Task prompt:
List each line of the data in which the string "Identity" appears.

Collected data:
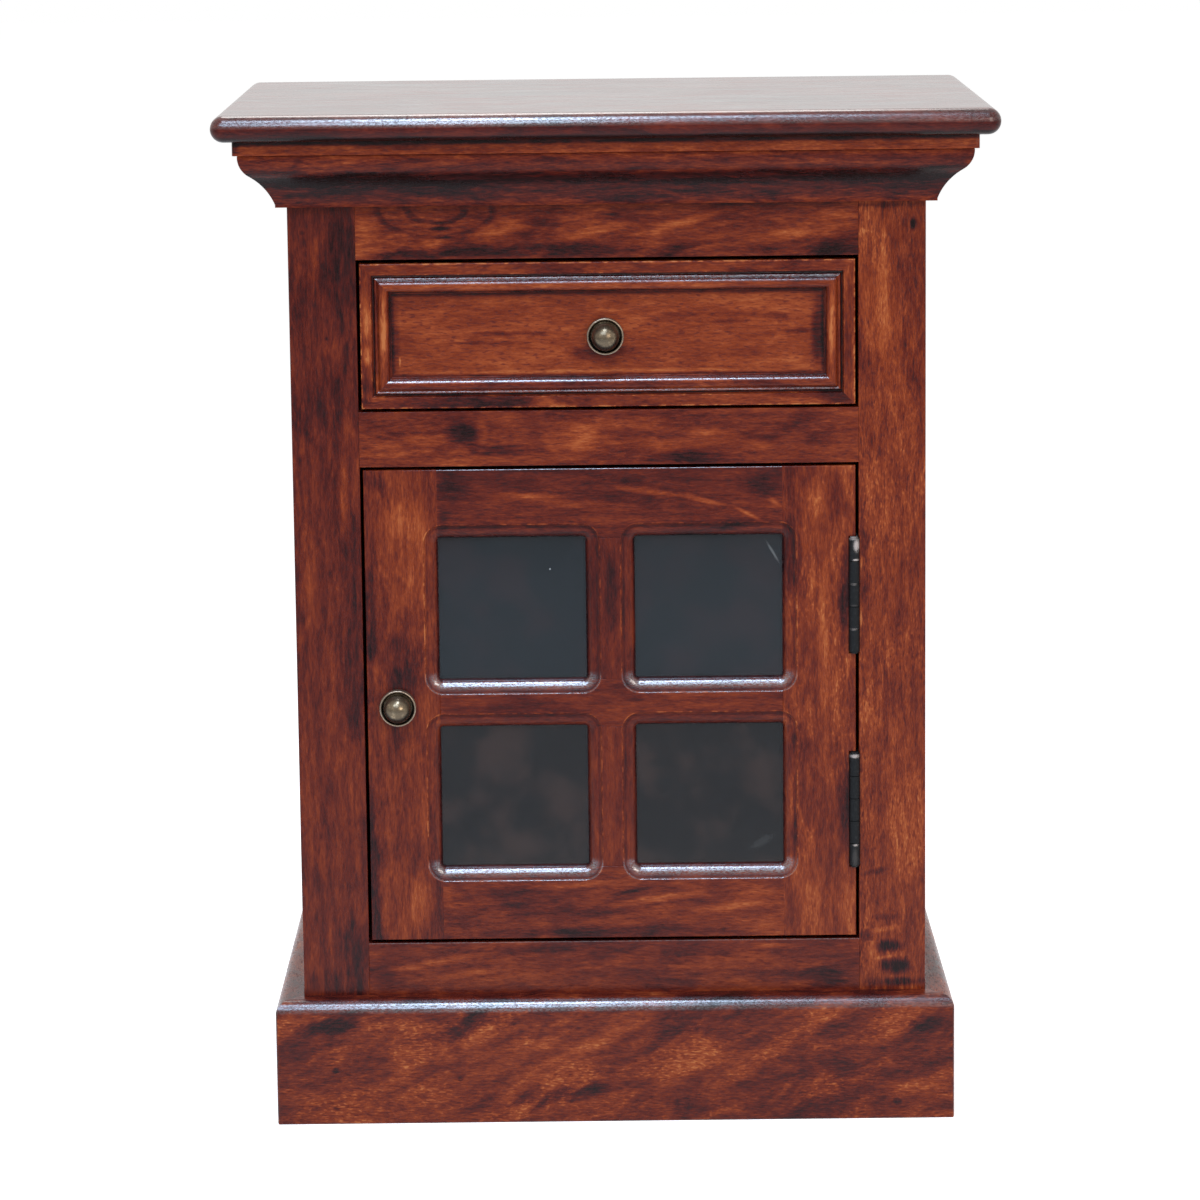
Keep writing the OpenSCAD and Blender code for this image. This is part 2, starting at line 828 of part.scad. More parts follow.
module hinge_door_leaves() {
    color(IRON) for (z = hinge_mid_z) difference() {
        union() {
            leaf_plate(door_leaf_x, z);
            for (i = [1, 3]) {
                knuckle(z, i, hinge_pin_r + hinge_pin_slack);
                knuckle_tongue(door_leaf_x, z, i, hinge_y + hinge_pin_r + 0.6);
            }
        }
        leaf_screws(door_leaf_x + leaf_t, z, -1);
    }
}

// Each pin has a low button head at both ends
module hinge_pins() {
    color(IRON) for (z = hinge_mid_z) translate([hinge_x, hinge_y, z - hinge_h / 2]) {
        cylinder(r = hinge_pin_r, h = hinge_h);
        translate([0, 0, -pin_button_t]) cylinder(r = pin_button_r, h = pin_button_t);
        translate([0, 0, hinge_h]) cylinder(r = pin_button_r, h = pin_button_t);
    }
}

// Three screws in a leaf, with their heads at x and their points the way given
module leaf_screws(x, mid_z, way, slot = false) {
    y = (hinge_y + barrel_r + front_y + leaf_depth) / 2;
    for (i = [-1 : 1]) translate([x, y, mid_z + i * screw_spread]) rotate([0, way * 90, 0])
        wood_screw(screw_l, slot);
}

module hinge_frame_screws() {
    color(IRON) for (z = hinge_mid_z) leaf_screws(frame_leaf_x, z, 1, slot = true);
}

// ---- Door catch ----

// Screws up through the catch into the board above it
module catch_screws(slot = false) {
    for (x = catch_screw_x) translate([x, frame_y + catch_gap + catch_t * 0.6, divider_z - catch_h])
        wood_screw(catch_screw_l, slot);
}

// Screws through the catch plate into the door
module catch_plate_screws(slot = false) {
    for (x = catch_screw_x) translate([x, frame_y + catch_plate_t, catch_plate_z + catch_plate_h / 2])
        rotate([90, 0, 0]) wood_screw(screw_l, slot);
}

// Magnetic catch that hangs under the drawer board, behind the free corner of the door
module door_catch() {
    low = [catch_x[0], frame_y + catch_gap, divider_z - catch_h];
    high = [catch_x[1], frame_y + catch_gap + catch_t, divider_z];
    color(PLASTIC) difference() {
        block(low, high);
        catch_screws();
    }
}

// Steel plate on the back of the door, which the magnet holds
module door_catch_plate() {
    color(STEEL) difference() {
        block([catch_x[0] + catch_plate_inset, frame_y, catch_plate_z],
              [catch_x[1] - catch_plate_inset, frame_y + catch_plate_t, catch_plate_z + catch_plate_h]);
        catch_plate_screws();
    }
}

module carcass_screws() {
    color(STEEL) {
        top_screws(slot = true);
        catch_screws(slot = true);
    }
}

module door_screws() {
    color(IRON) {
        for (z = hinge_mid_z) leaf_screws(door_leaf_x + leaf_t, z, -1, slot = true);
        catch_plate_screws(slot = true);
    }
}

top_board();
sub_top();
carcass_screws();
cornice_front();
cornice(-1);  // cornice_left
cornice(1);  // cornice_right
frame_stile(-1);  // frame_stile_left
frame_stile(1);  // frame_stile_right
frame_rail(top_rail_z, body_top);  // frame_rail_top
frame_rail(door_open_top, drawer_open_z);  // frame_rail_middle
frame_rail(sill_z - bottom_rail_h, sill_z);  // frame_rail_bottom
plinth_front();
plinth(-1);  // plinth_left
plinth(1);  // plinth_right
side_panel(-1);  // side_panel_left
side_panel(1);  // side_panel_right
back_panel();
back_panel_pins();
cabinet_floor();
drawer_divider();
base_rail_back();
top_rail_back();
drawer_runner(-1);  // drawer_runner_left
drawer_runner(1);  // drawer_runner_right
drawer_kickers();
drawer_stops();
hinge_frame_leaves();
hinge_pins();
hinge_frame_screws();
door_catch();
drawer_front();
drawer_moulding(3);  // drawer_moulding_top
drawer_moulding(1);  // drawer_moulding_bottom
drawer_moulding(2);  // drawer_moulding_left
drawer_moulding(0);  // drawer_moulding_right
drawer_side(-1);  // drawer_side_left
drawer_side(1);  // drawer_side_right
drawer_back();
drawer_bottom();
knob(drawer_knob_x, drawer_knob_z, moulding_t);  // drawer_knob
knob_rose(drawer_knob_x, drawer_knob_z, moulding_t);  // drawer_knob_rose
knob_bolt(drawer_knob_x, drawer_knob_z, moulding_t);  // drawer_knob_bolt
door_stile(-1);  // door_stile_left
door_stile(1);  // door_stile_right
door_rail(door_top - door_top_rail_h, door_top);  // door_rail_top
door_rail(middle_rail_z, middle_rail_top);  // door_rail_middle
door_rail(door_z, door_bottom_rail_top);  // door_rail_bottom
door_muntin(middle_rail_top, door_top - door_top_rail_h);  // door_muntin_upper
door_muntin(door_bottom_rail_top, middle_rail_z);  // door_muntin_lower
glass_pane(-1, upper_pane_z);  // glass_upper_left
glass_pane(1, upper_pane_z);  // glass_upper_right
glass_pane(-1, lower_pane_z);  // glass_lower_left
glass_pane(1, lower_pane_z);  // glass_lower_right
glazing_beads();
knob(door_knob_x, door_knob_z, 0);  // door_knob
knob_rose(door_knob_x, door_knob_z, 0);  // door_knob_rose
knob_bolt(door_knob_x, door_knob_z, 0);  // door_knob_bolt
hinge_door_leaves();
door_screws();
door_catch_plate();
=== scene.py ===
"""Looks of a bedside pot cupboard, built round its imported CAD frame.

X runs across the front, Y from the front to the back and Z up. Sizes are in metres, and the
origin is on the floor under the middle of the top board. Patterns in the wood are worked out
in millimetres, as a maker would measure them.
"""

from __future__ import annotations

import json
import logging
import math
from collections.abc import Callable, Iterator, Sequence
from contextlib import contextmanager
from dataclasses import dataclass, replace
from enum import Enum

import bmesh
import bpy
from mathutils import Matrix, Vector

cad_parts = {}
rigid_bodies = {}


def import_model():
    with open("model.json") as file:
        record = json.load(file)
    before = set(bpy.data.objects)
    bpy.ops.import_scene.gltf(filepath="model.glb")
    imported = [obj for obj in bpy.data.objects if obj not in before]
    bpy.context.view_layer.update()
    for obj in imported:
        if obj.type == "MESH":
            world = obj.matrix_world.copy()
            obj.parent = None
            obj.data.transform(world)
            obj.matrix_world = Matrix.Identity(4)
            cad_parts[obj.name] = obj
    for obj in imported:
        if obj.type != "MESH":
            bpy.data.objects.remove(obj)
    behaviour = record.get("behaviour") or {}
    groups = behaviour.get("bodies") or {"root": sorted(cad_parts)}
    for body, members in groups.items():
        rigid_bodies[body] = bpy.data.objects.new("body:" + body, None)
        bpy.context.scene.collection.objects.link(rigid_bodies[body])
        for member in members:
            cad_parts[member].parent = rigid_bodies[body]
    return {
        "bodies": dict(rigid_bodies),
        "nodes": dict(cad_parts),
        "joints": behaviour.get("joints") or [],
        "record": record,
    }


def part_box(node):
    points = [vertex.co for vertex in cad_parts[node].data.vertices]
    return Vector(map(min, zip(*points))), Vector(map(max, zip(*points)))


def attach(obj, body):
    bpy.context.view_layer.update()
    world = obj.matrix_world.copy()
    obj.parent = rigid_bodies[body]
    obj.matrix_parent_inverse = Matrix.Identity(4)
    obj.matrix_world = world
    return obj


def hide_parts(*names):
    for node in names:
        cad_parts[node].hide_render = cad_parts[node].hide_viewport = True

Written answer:
            obj.matrix_world = Matrix.Identity(4)
    obj.matrix_parent_inverse = Matrix.Identity(4)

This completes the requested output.